> **TASK BRIEF**
Count the lines containing "FreeCAD". Give the number alone.

> **DATA SEGMENT**
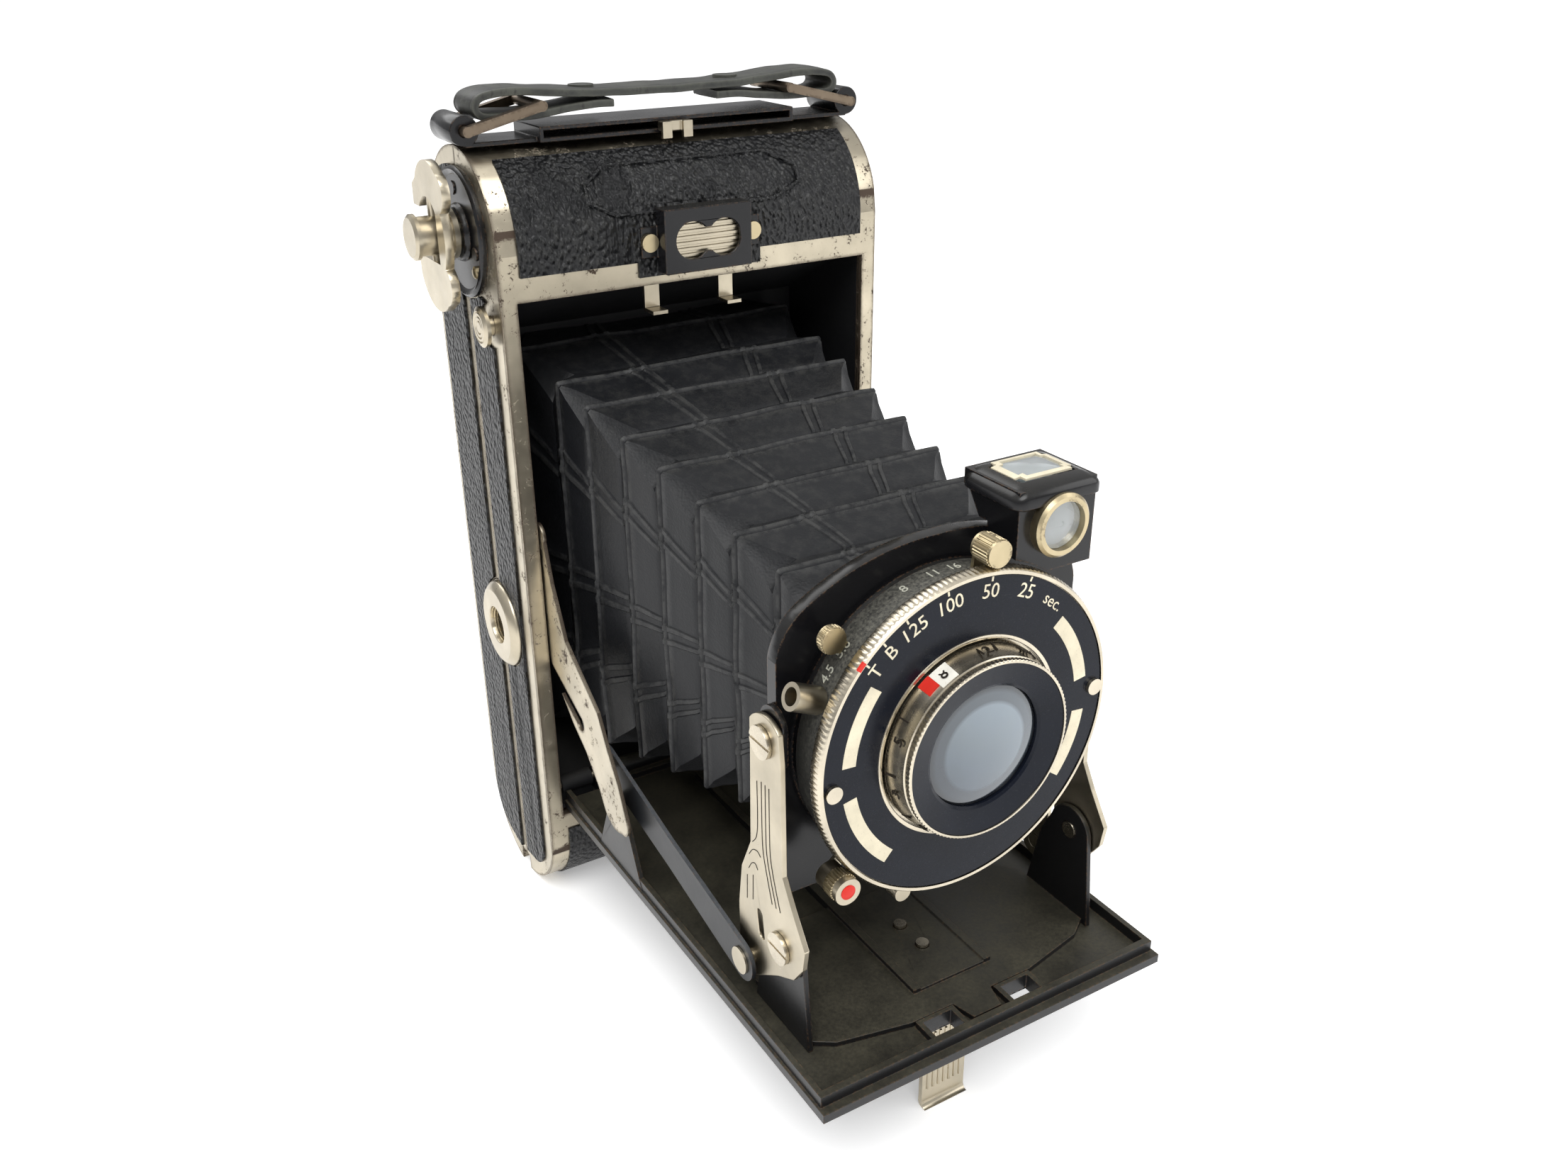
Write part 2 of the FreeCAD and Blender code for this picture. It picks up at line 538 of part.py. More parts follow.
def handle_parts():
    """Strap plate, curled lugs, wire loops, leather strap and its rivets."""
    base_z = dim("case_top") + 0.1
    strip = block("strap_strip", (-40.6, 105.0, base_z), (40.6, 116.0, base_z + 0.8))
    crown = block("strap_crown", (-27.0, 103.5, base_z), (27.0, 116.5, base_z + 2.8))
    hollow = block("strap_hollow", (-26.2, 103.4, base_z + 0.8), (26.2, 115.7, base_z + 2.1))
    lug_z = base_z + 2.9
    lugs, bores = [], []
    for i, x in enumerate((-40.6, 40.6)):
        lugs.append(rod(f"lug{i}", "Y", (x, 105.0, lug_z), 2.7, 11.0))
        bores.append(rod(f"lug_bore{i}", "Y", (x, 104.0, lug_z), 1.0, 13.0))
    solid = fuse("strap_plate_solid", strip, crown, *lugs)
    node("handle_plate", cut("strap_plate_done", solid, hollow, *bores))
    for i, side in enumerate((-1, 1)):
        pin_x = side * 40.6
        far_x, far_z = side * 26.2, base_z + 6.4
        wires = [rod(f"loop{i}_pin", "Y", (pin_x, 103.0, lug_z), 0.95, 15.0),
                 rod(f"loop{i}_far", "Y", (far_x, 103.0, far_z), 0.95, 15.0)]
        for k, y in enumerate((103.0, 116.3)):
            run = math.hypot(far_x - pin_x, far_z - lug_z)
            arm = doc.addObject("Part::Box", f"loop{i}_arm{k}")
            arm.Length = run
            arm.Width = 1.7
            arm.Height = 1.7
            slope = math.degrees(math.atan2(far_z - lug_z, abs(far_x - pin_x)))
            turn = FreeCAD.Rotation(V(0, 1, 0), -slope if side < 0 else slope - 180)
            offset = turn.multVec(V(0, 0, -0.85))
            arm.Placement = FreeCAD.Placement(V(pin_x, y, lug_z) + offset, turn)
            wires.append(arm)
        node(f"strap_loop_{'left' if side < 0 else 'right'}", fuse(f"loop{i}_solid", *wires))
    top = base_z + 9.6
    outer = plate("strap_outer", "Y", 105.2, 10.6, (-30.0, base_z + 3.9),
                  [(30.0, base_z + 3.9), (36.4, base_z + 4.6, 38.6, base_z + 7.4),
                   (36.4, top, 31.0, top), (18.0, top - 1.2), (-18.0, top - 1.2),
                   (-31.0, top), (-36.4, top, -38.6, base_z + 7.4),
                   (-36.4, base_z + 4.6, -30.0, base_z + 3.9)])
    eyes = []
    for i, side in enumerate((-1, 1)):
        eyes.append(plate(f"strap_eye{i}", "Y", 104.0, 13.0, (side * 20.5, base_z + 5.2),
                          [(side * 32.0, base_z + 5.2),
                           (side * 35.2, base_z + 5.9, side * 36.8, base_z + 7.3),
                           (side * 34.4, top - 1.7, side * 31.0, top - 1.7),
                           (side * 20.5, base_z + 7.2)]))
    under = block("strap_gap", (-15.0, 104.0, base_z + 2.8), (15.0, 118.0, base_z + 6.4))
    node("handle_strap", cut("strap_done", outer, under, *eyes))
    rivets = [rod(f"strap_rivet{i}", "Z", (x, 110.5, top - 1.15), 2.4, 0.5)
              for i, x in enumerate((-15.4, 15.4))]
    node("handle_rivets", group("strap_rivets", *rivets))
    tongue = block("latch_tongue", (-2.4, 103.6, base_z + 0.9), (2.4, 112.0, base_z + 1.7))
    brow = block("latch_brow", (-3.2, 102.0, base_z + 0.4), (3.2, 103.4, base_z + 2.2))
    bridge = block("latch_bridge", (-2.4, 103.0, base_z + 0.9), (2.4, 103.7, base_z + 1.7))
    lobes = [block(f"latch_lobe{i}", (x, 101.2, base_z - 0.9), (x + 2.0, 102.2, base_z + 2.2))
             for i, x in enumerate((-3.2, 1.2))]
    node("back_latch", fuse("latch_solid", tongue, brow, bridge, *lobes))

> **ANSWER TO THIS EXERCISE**
3